The living room had been painted an unfortunate milk-chocolate color (which, while cleaning out the garage, appeared to come from a paint named "cardamom"), which we might have been able to live with, except that a previous owner had painted alternate walls cardamom and white, and painted the baseboards and the insides of the windows on the white walls cardamom. (On his tour to give the quote, our painter muttered things like, "They must have been artistic.") This had to go, so Kiesa went through seven shades of yellow, starting with the "whole wheat" that we had in our living room in our old house, until she found the shade that worked for our living areas. Finding an accent red was easier; much to the consternation of our painter, she picked "global spice".

Boxes, bookshelf, and piano staging in the living room
Boxes, bookshelf, and piano staging in the living room

The upstairs bedrooms had been painted more recently, but appeared to be home-brew paint jobs (which we may know a thing or two about) that were not in colors we liked (or went well with our stuff). The master bedroom was an unfortunate sloppy two-tone tan/white, and the other bedrooms were in green and brown. We let Calvin pick the color of his room, thinking he'd go for something colorful (like purple, which seems to be his favorite color), but he chose white, so we painted his room white.

Boxes staging in the office
Boxes staging in the office

Living in a house that was being painted was a bit awkward, but we saw results quickly: on Tuesday afternoon, after two days of painting, the painters had painted white over the trim around the kitchen windows and begun to paint the yellow up the wall behind the kitchen, and Kiesa decided she liked the new paint scheme already, even unfinished.

Painting in progress in the kitchen
Painting in progress in the kitchen
Painting in progress in the dining room
Painting in progress in the dining room

The painters finished after four days, and we begun to move into our house in earnest. Kiesa unpacked all of the books into the shelves, and I began wiring Cat5e Ethernet drops to a brand new central wiring cabinet in the basement. I wired two drops each to the family room and the right-bedroom-turned-office on two consecutive weekend days. The first drop involved crawling into the crawl space under the family room and drilling a hole into the wall behind the entertainment cabinet, then fishing around in the wall trying to find the hole, then drilling another hole, and eventually poking through the insulation until I found the hole. I had to make a mid-project run to Home Depot to pick up additional hardware to mount the wiring box to the wall, and I was briefly worried that I had screwed up the installation because I couldn't get an Ethernet connection on my laptop until I realized that its wired Ethernet connection had been somehow disabled, so simply plugging the cable in wouldn't have produced a connection anyway.
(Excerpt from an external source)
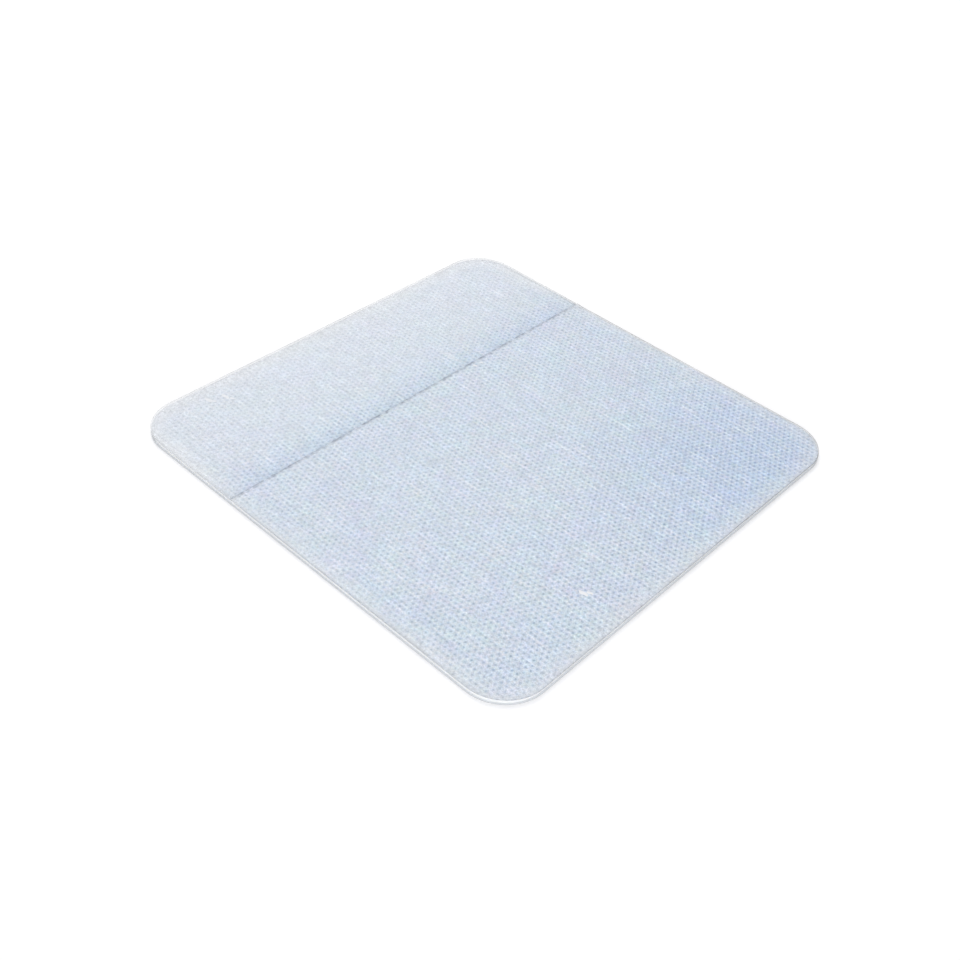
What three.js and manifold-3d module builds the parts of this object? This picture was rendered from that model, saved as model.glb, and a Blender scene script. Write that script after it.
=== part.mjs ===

With that error corrected, my brand new Ethernet jacks worked flawlessly.

Living room, after painting and unpacking
Living room, after painting and unpacking

The second drop, to the office, required a more involved routing, past the furnace, into the garage, up the interior wall, and through the back wall of the office. I acquired a drywall saw to cut the hole for the face plate (which worked great, but may have been overkill) and drilled a hole through the back of the wall before I realized that I had no way of getting up to the hole to nail down the cables. I was able to string the cables by pushing fish tape through the hole so that it hung down into the garage, then attaching the cable to the fish tape, but I had to go to Home Depot again to pick up an adequately-sized ladder to gain access to that part of the garage; our three-foot step ladder was simply not up to the task. Kiesa wanted a ten-foot ladder so she could access the fan for easier cleaning, which I was able to tie to Motoko's roof rack. The ladder proved adequate for the job, but too tall to use anywhere but the far edge of the garage, the main level (with its vaulted ceiling), or outside. (The ladder did come in handy later while cutting down the dead twisted willow in the back yard.)

Home network box
Home network box

(I'm proud of my new network box, installed in a handy wall next to the crawl space in the basement, but I'm a little worried that it might not quite be big enough for a complete buildout of my network. You'll see the DSL modem at the top left, a five-port switch on the bottom left, power on the bottom, two rows of Cat5e jacks (each corresponding to a different drop -- only four are wired so far) on the right, and the phone in the middle (which I use only for DSL). The little five-port switch is already at capacity, and I haven't yet replaced it with the bulky, difficult-to-tie-down eight-port switch that used to be at the head of my network in my old house. The box doesn't have room for my router/wireless Ethernet base station; it sits in an adjacent cabinet fed by the blue and yellow Ethernet cables connected to the DSL modem and switch, respectively. Given the intermittent wireless signal strength issues Kiesa's kitchen computer is having, I'll probably want to put the router on the main or upper level, but I haven't quite figured out where yet. I also want to acquire a decent NAS to use as my back-end storage and backup (taking that function from my otherwise-unused desktop Hiro), and possibly a gigabit switch, but I haven't figured out where I'm going to put all of that, so I haven't done it yet. (I also can't quite close the door because the power adapter for the switch sticks out a tiny bit too far, which I expect will change when I change switches.) I'm not going to worry about any of this until I get back from India.)